Perhaps the most forceful criticism of narrative in general has been articulated by Galen Strawson, who delineated the psychological narrativity thesis, according to which “human beings typically see or live or experience their lives as a narrative or story of some sort, or at least a collection of stories”, and the ethical narrativity thesis, that “states that experiencing or conceiving one”s life as a narrative is a good thing; a richly Narrative outlook is essential to a well-lived life, to true or full personhood” (Strawson 2004: 428). Strawson argues that both theses, and any combination of them, are false, and insists that the view that supports them is particularly regrettable: “It”s just not true that there is only one good way for human beings to experience their being in time. There are deeply non-Narrative people and there are good ways to live that are deeply non-Narrative” (Strawson 2004: 429). In Strawson”s view, the narrative perspective hinders human self-understanding, closes down an important avenue of thought, impoverishes our grasp of ethical possibilities, needlessly and wrongly distresses those who don”t fit this model, and is potentially destructive in psychotherapeutic contexts. Strawson suggests that there are other ways of psychological functioning, such as the episodic non-narrative mode. The core of Strawson”s criticism seems to be aimed at the notion that narrativity as a principle of psychological operation is natural and universal: “The aspiration to explicit narrative self-articulation is natural for some — for some, it may even be helpful — but in others is highly unnatural and ruinous” (Strawson 2004: 447). Such criticism raises the valid concern of whether narrativity can be posited as a natural ability inherent in and beneficial for all human beings.

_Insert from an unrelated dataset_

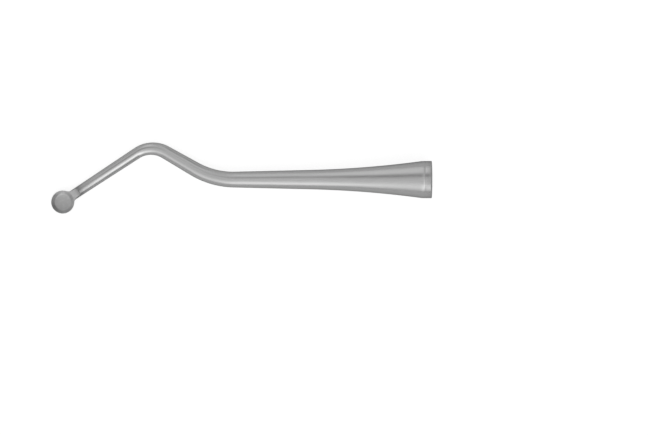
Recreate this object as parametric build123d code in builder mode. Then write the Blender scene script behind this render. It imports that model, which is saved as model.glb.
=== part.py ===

The analysis that is offered in this book aims to respond to Strawson”s criticism. The exploration of the psychological narrativity thesis, i.e. the assumptions about the narrative subject, and the analysis of the ethical narrativity thesis bookend my project. However, the close investigation of the three main streams of narrative psychology offered in this book shows that various approaches sharing broad narrative perspective can differ substantially in their assumptions about the given versus constructed nature of the human ability to create and mobilize narrative in different aspects of their psychological functioning. While all three approaches interrogated in the present study can be appropriately located under the umbrella-term of “narrative psychology”, their particular use of narrative and narrativity differ substantially depending on their ontological and epistemological assumptions. The foundational aspect where such differences become obvious is the use of narrative in relation to self, identity and subjectivity. The next chapter offers a discussion of how narrative is positioned with regard to the subject by McAdams, Hermans, and Epston and White in their theoretical and practical work.